Do you really know whether your test/assessment/interview predicts job performance? I don’t mean war stories; I mean solid investigations to determine whether the applicant is qualified or unqualified.
What can you do to ensure that test scores are valid? First, understand that “performance” can mean a lot of things.
What Is Performance?
Some people (professional and otherwise) get confused about performance. Is performance the number entered on performance appraisals (which everyone lies about anyway)? Is it the score at the end of a project when everyone gathers to take credit for success or assign blame for failure?
Or is it something else?
It helps to think of job performance as a fruit salad: little bits of pears, apples, peaches, pineapple, and grapes residing in a bowl.
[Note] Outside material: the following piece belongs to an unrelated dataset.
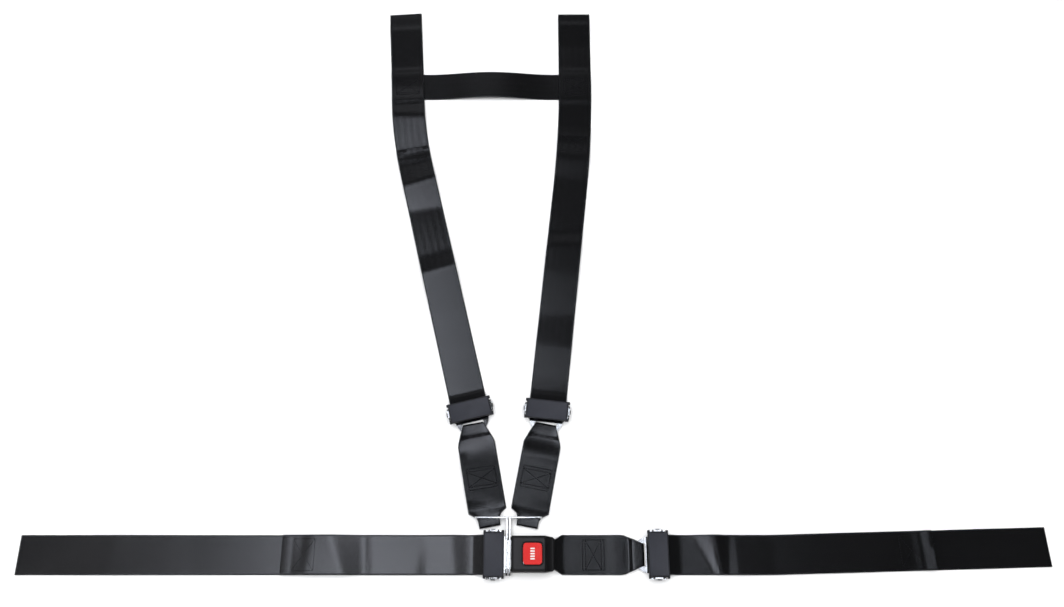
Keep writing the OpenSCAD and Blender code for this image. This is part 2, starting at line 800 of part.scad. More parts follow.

Each fruit represents a different set of skills.
Pears equal cognitive ability or the employee’s ability to analyze situations and make good decisions; apples represent the ability to learn and apply new information; peaches symbolize planning and implementation skills; and so forth. Each piece of fruit represents a job-related skill that, when used properly, contributes to overall job performance.
Most folks tend to put individual skills into a blender, then press the annihilate button. Within seconds, individual skills disappear into a performance puree. In the process, they lost the ability to examine individual pieces and have no idea whether the pears were exceptional or the peaches unsatisfactory.
A valid test requires comparing apples to apples: that is, on-the-job learning to learning-ability tests; on-the-job persuasiveness to persuasiveness simulations; on-the-job planning to planning tests; and so forth. Comparing fruit puree to 35 dimensions of personality, an industry job “norm,” or a specific test may produce data that looks and sounds credible, but it can produce nonsense numbers.
Performance is not a single dimension. It is the score at the end of the game, the baby at the end of the pregnancy, or the black eye at the end of the long argument.
Someone once argued that his assessment system was so simple, it did not require a Ph.D. to use. I suppose this person thinks this is a good thing. Hopefully, after reading this article, you will realize that “simplicity” and “highly effective” don’t play well together.
You may not need a Ph.D. to be a competent assessment professional, but if you expect your assessment/test/application form/website/interview to accurately predict job “performance,” you better think like one.